Le 20 juin, cette femme a assisté aux aurores à l’interpellation de deux « co-habitants et amis », dont Benoît Feuillu, l’un des porte-parole des SLT. « Ils étaient menottés, l’un à genoux et l’autre assis sur le sol. Ils étaient entourés d’une quinzaine de policiers cagoulés », raconte Daria à Reporterre. Selon elle, ce dispositif « totalement disproportionné » montre « l’acharnement de l’État à construire de toutes pièces la figure de l’"écoterroriste" ». Elle ajoute que le fait d’interpeller Benoît Feuillu contribue à « construire des figures de dirigeants au sein d’un mouvement qui n’a pourtant pas de hiérarchie ».

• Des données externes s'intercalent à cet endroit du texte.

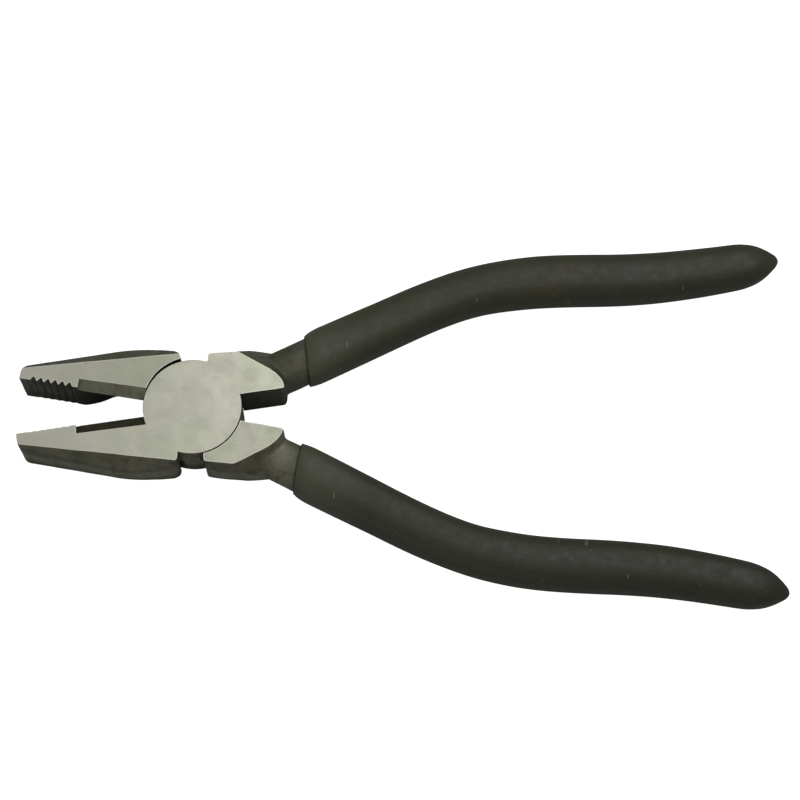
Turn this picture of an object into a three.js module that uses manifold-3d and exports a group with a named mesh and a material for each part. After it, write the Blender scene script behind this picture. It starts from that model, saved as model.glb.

Toutes les personnes rencontrées par Reporterre le répètent avec vigueur : ce mouvement composé de 200 comités locaux, qui s’élève notamment contre les ravages de l’agro-industrie, est extrêmement divers. « Il y a une immense adhésion aux SLT, avec une volonté forte de se battre face à des gens qui sont en train de détruire les ressources et la planète », abonde Adèle. Cette habitante de la zad tient à rappeler, au passage, les liens entre Lafarge et Daesh.
« C’est notre force qui nourrit la répression de l’État », abonde Brieuc, un autre habitant de la Zad, dont l’état d’esprit se résume en trois mots : « Colère, détermination, ténacité. » Louise, elle, parle de « colère mêlée d’anxiété et de joie à se mobiliser ensemble ». « Les SLT démontrent qu’il est possible de vivre vivants et dignes et ça, le gouvernement ne le supporte pas. Alors oui, cette dissolution, quand bien même on ne peut pas dissoudre un mouvement, est grave. Mais nous restons déterminés à ne pas nous laisser sidérer et domestiquer, à rester solidaires et, a contrario de leurs logiques mortifères, de faire le pari de la joie. » Et d’ajouter :« On est du côté du vivant, et le vivant est de notre côté. » Dehors, les oiseaux continuent de chanter.